“Jesus came out from the temple and was going away when His disciples came up to point out the temple buildings to Him. And He said to them, ‘Do you not see all these things? Truly I say to you, not one stone here will be left upon another, which will not be torn down.'” (Matthew 24:1-2)
Matthew 24 is about the future, the last days, and the return of Christ. But in a very real sense, there is more than eschatology in the words of Jesus to His disciples in verse 2.

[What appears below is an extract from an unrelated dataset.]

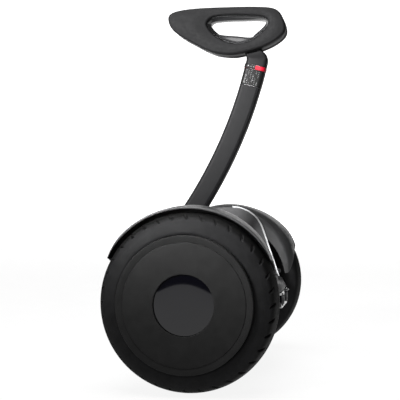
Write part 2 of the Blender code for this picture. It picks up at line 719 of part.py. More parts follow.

The disciples were evidently very enamored with the temple and its surrounding complex. Verse 1 says that as they were leaving, they “came up to point out the temple buildings to Him.” But Jesus must have seen that they had some misplaced affections: perhaps they loved the physical temple and its glory too much? For He responded that “not one stone here will be left upon another which will not be torn down.” A word of prophecy of what was going to happen in the future? Yes, and the temple was indeed torn down by the Romans not long afterwards, in 70 A.D. But there is more here as well.
Not only is this a prophecy about what would happen to that particular building, it also serves as a warning against placing our affections too much in ANY particular building — or any material possession or earthly delight. “Do you not see all these things? … not one stone here will be left upon another which will not be torn down.”
As beautiful as the temple was, it was temporary. It would not last. Every single stone of it would one day perish — as will every single home we buy, every single car we drive, every piece of jewelry we purchase, every investment we make, and every piece of clothing we wear. We are tempted, like the disciples, to “glory” in these earthly things — and like them, to “point them out” to ourselves and others. And while it is not wrong to have a certain appreciation for our home, or car, clothes, and other possessions, we must also guard ourselves against glorying in them too much. They are not the stuff of which life truly consists. They are not eternal. They will perish — every last piece of them — and our heart needs to find its glory in eternal things — especially in our God Himself — instead.
Thus we might do well to say aloud, of every worldly possession in which we are tempted to glory, just like Jesus did of the temple: “Do you not see all these things? Truly I say to you, not one (thing) here will be left upon another, which will not be torn down.”